* _Objective_
Where a line below holds the string "every", copy that line.

* _Stored data entries_
(begin)

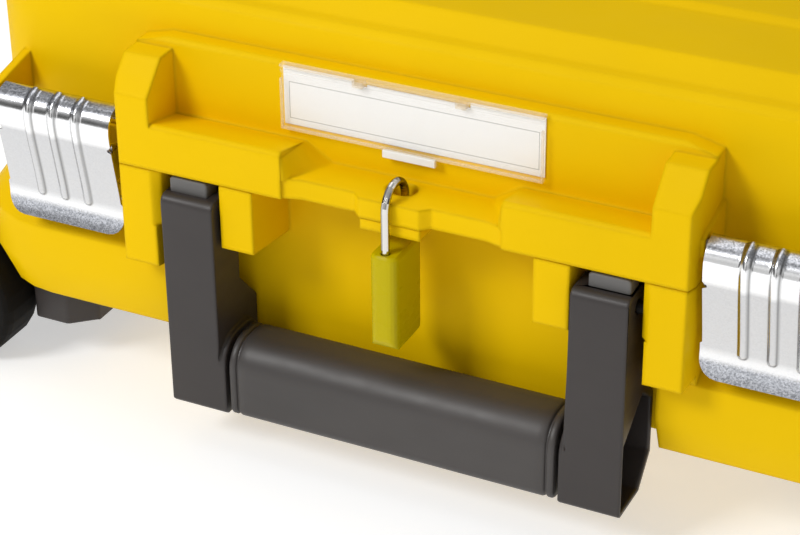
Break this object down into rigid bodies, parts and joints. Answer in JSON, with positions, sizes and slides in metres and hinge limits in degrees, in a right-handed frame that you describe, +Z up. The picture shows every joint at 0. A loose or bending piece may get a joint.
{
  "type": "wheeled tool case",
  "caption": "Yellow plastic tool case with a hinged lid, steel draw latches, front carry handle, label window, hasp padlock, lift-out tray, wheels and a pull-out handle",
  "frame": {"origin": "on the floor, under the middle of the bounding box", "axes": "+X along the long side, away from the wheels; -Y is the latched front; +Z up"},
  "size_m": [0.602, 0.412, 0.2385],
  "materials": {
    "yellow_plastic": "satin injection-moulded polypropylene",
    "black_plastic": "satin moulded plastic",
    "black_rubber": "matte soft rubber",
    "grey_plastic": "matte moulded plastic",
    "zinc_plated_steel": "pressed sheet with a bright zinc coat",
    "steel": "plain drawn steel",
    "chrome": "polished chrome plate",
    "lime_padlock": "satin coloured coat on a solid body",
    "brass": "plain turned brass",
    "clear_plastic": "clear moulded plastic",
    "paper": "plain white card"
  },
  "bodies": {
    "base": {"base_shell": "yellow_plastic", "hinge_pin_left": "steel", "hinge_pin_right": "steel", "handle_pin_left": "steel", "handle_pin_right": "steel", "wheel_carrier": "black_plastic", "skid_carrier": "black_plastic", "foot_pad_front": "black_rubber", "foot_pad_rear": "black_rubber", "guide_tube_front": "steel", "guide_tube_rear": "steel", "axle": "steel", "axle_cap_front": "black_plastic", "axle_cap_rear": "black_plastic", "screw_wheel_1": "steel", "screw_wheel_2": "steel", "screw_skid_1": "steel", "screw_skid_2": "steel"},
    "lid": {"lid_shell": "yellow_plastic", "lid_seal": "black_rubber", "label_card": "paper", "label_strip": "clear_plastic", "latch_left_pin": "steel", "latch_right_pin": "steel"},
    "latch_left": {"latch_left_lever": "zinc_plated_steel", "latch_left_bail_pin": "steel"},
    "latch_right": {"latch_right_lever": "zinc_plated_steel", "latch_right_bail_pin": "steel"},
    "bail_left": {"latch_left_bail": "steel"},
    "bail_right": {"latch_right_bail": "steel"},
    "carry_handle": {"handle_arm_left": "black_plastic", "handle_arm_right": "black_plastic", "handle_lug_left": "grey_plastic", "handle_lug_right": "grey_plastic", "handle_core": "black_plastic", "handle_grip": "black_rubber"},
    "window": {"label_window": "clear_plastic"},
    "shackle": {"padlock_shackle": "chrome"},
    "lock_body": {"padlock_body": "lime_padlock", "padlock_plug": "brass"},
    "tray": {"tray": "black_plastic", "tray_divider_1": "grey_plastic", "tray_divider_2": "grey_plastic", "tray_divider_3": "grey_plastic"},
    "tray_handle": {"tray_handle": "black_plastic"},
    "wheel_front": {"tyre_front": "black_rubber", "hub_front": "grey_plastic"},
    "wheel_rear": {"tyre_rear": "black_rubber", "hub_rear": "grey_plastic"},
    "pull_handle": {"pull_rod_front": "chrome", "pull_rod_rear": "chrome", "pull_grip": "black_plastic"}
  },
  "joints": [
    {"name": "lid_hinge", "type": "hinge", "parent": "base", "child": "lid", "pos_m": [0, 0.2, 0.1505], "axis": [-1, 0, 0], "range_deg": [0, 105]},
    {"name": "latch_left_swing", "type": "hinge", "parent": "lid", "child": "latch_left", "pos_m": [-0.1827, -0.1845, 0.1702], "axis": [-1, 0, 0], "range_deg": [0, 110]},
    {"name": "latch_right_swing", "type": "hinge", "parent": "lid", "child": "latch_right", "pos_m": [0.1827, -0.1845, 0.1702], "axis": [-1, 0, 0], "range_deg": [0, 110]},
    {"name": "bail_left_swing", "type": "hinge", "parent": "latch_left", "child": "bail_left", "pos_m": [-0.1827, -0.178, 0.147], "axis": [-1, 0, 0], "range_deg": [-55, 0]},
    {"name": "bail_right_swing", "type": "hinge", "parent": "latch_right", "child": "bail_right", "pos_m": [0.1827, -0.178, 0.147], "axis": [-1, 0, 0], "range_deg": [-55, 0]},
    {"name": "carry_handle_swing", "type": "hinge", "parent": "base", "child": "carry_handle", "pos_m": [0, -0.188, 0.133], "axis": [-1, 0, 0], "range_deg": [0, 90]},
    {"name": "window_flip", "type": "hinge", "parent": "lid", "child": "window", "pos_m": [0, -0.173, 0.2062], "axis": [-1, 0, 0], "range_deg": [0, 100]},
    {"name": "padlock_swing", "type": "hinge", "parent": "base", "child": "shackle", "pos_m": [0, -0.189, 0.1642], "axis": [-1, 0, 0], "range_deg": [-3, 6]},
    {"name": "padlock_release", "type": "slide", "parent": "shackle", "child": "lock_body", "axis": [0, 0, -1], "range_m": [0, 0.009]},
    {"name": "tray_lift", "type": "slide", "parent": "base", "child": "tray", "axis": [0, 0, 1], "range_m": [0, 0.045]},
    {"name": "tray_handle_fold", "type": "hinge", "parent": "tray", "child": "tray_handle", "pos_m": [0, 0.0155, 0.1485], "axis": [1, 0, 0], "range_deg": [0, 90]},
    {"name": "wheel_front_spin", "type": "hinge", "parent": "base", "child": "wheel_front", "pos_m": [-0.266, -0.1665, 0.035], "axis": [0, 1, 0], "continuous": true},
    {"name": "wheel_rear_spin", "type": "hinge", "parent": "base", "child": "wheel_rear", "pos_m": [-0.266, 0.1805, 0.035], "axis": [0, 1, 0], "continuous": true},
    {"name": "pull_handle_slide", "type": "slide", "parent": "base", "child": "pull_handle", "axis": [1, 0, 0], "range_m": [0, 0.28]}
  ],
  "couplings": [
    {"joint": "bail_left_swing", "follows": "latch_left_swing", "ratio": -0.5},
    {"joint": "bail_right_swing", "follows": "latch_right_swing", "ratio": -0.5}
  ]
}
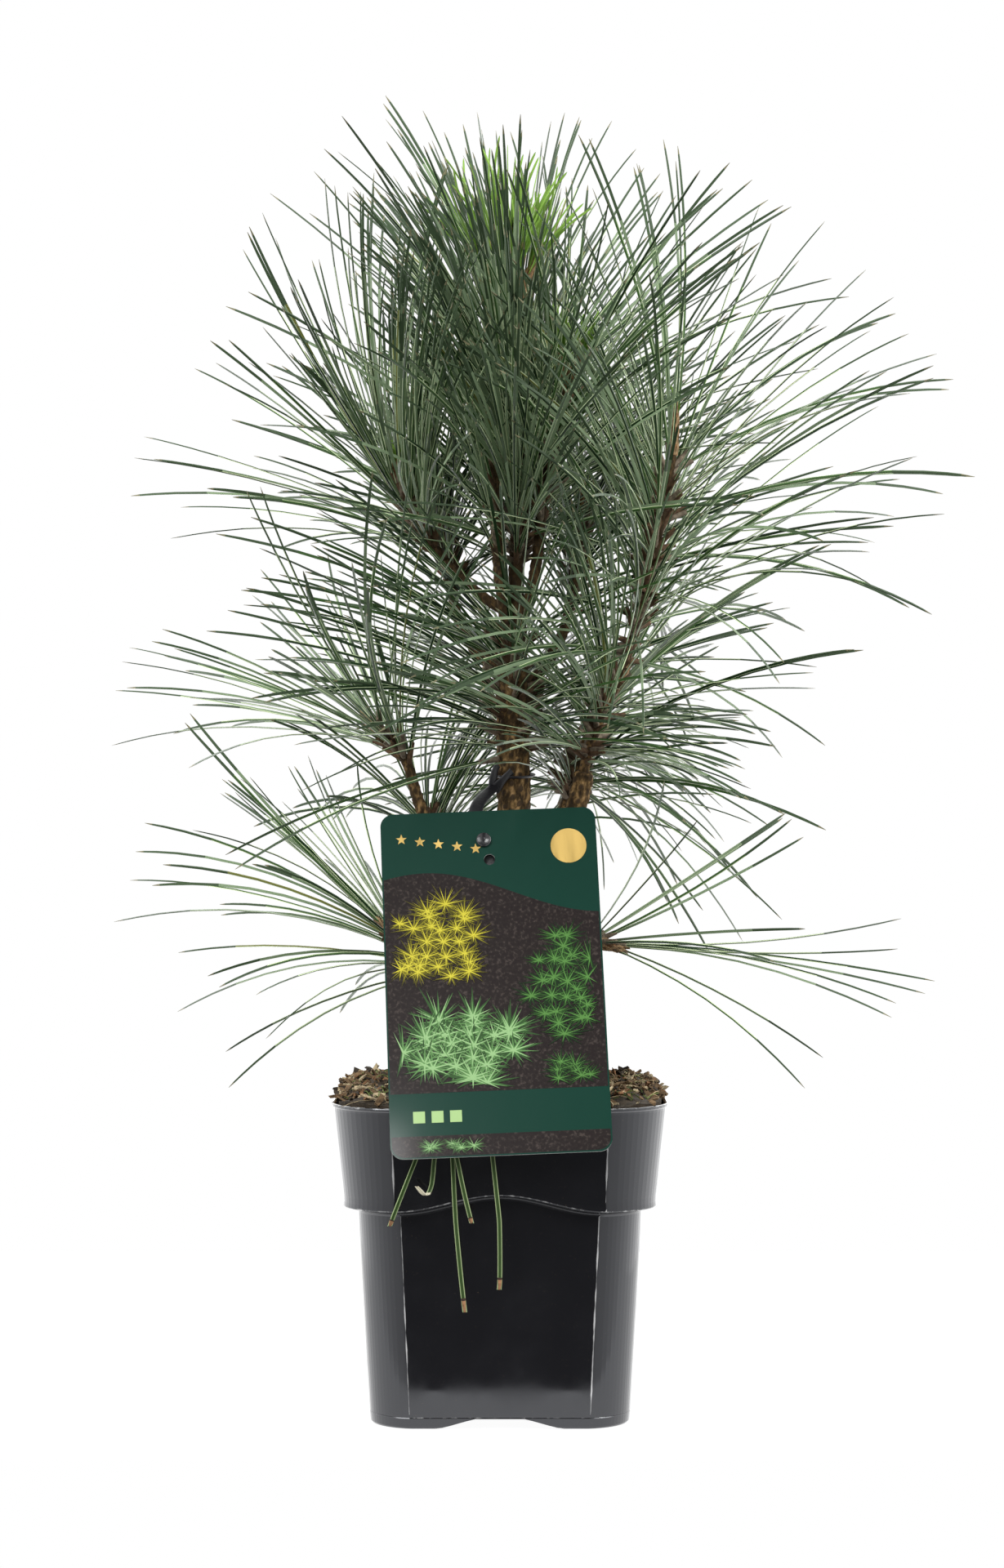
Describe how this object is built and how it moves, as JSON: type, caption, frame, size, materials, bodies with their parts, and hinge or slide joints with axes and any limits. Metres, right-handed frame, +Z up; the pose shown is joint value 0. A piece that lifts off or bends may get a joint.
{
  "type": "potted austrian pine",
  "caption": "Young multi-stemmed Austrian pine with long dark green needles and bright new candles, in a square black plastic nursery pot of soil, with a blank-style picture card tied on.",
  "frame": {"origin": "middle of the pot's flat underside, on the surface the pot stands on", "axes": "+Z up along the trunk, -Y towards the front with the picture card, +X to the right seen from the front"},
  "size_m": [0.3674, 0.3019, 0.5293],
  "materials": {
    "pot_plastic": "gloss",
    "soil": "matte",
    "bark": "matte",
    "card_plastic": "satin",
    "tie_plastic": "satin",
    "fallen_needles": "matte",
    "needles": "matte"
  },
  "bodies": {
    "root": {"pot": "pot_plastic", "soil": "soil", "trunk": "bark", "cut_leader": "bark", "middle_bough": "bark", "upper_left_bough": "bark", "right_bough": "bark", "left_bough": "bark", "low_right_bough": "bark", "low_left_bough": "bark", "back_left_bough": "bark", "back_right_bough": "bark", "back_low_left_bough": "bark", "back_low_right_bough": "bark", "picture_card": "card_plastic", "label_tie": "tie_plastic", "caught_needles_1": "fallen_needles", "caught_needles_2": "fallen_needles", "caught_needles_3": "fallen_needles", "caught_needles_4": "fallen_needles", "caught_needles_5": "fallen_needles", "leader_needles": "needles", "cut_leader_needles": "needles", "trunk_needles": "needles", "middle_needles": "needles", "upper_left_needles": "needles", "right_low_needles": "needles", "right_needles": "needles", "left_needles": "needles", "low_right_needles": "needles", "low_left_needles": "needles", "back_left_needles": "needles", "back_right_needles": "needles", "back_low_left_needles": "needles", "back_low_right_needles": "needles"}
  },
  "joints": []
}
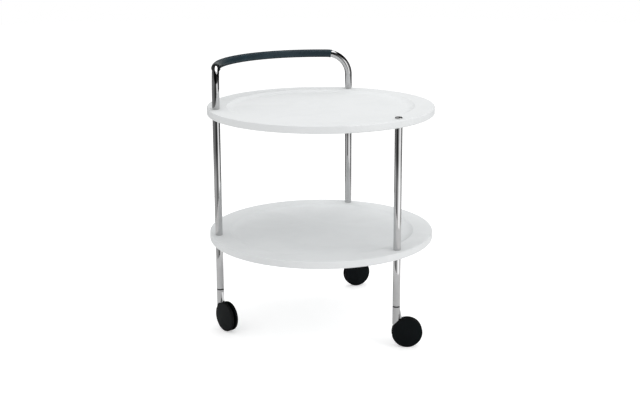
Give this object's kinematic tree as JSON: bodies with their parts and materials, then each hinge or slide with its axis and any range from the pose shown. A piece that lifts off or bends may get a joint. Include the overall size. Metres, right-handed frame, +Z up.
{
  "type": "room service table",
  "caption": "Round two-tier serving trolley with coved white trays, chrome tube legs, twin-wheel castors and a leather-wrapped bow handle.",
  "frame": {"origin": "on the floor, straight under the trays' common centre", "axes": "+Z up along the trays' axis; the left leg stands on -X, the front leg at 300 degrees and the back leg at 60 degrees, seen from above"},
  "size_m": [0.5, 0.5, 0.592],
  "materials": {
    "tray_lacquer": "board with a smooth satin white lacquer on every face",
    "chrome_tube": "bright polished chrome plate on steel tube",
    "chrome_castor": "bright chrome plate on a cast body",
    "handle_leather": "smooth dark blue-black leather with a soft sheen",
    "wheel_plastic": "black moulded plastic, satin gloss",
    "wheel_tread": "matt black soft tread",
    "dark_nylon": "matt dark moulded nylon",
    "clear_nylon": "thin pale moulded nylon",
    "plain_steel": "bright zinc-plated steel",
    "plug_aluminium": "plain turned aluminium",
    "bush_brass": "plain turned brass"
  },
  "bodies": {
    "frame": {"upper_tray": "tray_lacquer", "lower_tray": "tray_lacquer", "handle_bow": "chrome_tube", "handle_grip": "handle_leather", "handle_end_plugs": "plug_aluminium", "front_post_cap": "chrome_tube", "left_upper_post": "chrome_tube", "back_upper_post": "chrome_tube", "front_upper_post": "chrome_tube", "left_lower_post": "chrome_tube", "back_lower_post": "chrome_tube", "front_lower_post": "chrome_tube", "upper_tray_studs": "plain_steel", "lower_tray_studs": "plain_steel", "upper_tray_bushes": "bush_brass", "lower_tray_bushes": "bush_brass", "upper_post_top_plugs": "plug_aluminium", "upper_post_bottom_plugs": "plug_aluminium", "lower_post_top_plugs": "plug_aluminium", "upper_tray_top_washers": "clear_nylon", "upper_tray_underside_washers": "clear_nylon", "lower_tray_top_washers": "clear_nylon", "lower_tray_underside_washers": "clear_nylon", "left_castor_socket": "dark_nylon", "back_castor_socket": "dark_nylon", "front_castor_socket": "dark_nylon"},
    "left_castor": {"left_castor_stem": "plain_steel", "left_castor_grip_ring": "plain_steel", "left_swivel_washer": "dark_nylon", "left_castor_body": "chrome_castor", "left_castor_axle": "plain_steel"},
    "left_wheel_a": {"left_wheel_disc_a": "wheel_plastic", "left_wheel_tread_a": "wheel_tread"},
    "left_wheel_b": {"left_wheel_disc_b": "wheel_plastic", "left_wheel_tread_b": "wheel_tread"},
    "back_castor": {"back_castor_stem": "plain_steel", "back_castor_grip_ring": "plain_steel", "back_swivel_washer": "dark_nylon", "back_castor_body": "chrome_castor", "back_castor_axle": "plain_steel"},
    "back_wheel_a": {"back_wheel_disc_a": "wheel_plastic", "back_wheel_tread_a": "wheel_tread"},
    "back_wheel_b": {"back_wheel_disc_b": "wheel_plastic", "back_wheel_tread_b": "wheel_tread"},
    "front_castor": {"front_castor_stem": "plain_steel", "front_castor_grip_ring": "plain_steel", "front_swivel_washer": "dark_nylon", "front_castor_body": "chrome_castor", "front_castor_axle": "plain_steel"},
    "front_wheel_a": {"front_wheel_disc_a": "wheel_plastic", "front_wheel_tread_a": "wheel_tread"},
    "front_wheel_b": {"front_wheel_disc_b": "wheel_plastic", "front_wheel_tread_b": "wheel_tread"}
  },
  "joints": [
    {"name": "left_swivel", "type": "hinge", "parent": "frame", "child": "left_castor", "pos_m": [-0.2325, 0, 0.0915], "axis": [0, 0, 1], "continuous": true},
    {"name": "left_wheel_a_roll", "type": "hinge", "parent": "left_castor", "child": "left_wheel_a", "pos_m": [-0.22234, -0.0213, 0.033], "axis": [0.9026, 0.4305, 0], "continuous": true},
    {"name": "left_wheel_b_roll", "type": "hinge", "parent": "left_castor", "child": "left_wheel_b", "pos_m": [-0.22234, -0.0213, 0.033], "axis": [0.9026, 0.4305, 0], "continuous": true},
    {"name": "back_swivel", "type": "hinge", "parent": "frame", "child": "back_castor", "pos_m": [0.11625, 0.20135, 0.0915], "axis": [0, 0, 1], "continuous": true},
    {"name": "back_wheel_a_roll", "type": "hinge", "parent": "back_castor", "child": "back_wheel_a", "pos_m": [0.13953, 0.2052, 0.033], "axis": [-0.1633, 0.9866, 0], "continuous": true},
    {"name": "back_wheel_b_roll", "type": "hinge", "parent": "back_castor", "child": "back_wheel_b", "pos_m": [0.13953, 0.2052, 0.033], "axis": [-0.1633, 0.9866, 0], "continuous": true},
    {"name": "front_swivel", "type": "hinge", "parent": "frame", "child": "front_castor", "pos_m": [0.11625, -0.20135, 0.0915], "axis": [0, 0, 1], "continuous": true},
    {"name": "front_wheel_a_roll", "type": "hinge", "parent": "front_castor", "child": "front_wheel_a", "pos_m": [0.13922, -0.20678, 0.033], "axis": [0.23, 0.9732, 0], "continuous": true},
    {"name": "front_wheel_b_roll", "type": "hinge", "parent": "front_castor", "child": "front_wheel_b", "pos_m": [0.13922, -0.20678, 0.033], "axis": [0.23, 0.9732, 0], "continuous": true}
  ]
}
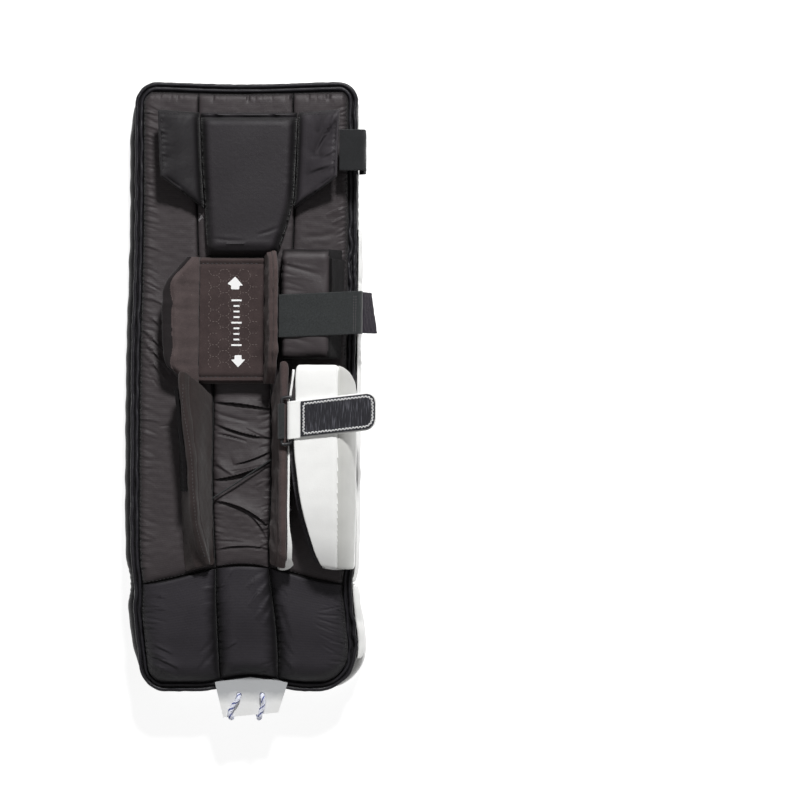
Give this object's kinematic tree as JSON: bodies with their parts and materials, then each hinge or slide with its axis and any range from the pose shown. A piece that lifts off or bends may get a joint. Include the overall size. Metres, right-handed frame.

(end)

* _Task solution_
Break this object down into rigid bodies, parts and joints. Answer in JSON, with positions, sizes and slides in metres and hinge limits in degrees, in a right-handed frame that you describe, +Z up. The picture shows every joint at 0. A loose or bending piece may get a joint.
    "tray_lacquer": "board with a smooth satin white lacquer on every face",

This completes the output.